To address some of these issues, Senators Joe Manchin (D-WV) and John Barrasso (R-WY) recently introduced the America’s Revegetation and Carbon Sequestration (ARCs) Act of 2021. ARCs seeks to increase revegetation and reforestation on federal lands, address invasive species and promote active forest management. Through focused revegetation programs and expediting timber harvesting practices, ARCs would enhance ecological restoration, promote better forest management and reduce the risk of wildfires.
ARCs would direct the Department of Interior and Forest Service (within the U.S. Department of Agriculture) to undertake a regionally-based revegetation effort in consultation with states, tribes and private property owners if applicable. The bill largely applies to federal land, and activity by private landowners would be purely voluntary.

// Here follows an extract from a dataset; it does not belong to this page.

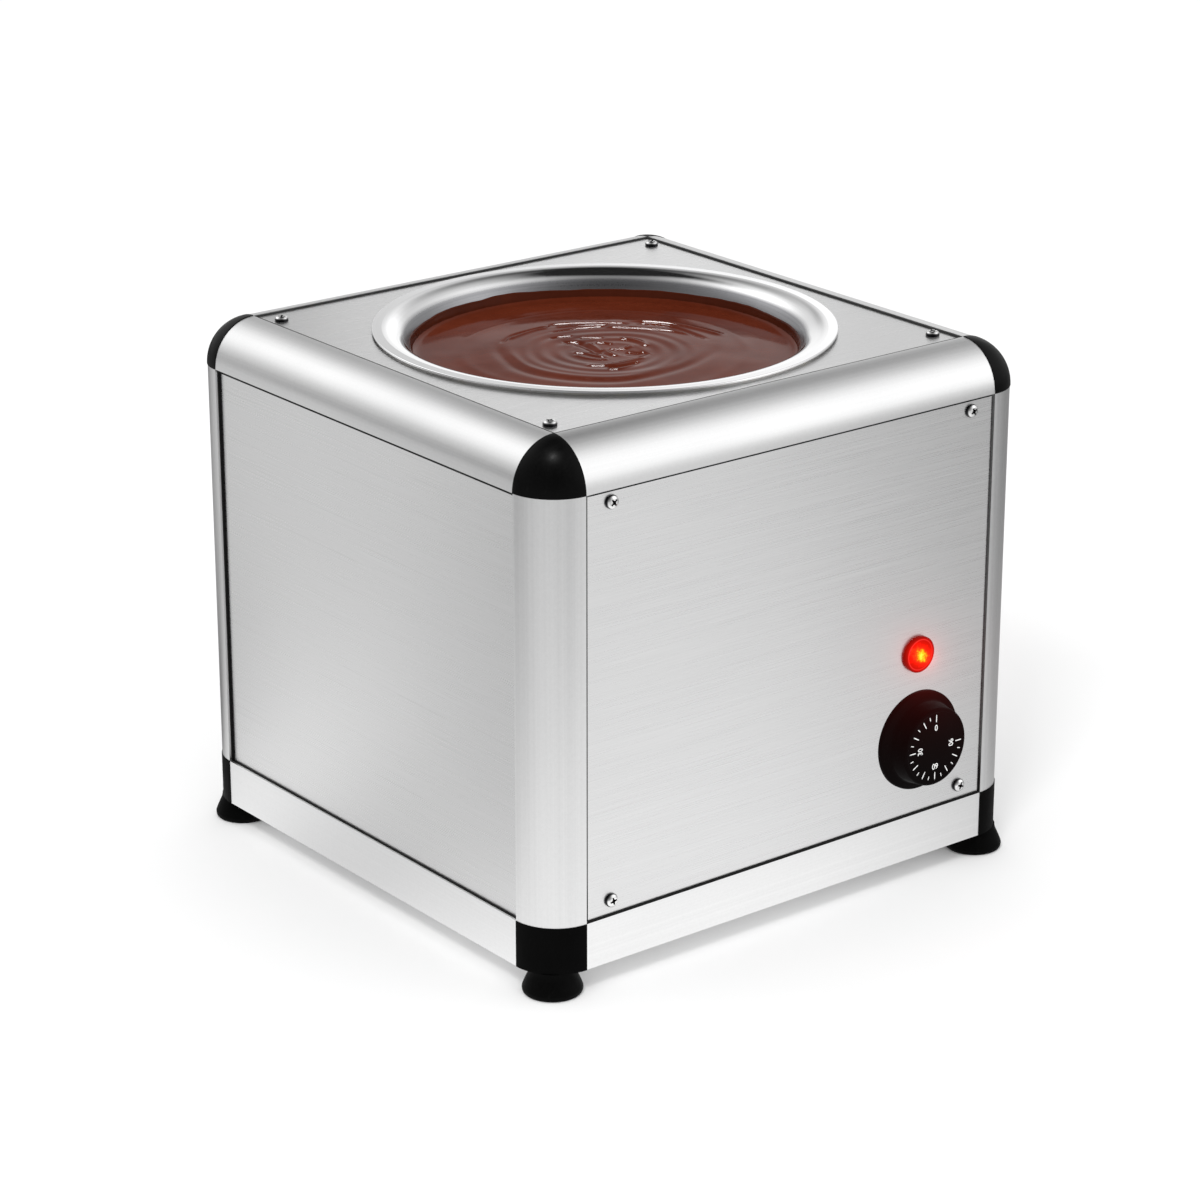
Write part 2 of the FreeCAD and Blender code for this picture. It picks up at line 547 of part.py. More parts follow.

More specifically, Interior and Forest Service would develop a revegetation tool that would assess the needs of different regions, prioritizing areas that had been destroyed by wildfires, are at higher risk of invasive species and wildfires or offer great potential for carbon sequestration. The government would develop a 10-year revegetation plan that could be easily amended as conditions or circumstances change. The bill would also extend long-term contracts for tree and seed planting with local communities.
Additionally, ARCs would improve active management of federal forests by establishing a carbon credit program where revenue collected for carbon credits would be used by the Forest Service for projects such as prescribed burns, thinning or timber harvesting to reduce the intensity of wildfires. In effect, a business would purchase credits for an activity on U.S. Forest Service land that sequesters additional carbon, increases long-term storage in durable wood products or avoids carbon dioxide emissions. This would be supplemental to any appropriations the Forest Service receives for these activities.
Active management of federal forests is long overdue. According to the Property and Environment Research Center (PERC), the Forest Service has a restorage backlog on more than 40 percent of the 193 million acres of land it manages, and 63 million acres are at risk or very high risk of wildfires.
A purely voluntary carbon credit program, as seen in ARCs, provides a cost-effective way for businesses and individuals to reduce their carbon footprint while providing funding for key conservation and environmental projects. Additional revenue should be helpful, but Congress and agencies must reform costly regulatory red tape and excessive legislation that stalls conservation projects or blocks them entirely.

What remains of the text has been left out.